While the Pew poll showed how a majority of young people perceive their generation when it comes to the place of wealth in their lives, some teens say they're painted with that same brush unfairly.

Alex Harris, a teenager from Oregon who co-authored a book with his brother, Brett, said young people by and large aren't being challenged or trusted to use the skills they have. The authors don't perceive themselves as entitled, he said, but as being vastly underchallenged.

Their recent book, "Do Hard Things," describes how their parents were the impetus behind their desire to "rebel against the low expectations of today's culture by choosing to do hard things for the glory of God." The "rebelution" they are leading on the Internet began in 2005, when they were invited — at age 16 — to apply for an internship with the Alabama Supreme Court. People there knew of the boys' online advocacy — — for doing hard things, and they were ultimately hired for the job.

Harris said labeling young people as entitled is a stereotypical oversimplification, though there is some truth to it. "There definitely is a sense that our generation as a whole has a sense of entitlement due to the fact that our parents have been those who have wanted to make life easy for us.
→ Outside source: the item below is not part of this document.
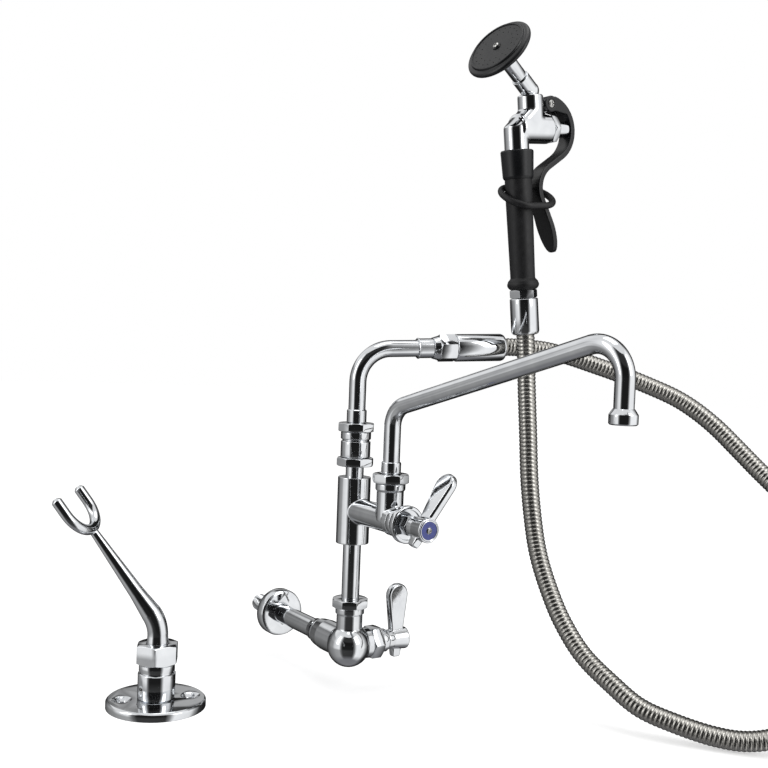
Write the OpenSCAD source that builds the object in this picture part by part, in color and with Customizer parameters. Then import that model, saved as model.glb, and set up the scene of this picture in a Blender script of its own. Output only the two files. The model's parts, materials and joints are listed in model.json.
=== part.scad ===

"The mentality with the whole self-esteem movement in education and parenting has been that everyone is a winner, and never to expect disappointment or failure. That can make young people think things are always supposed to be easy and that they should always succeed."

Having high expectations is a response to that, he said, "but the rebelution movement itself is those who are fed up with that mentality. We're saying no, some things are hard and that's how life is, and we grow and mature and get stronger because we believe in working hard."

Twenge agrees with the Harris boys that a cultural shift has occurred in recent decades that has created a mythical adolescence that should be free from responsibility or hard work — and that they should have everything they want without necessarily working for it.

"Kids didn't raise themselves, they didn't make this stuff up. Sometimes people think I'm blaming young people. That's not the way it happened," Twenge said.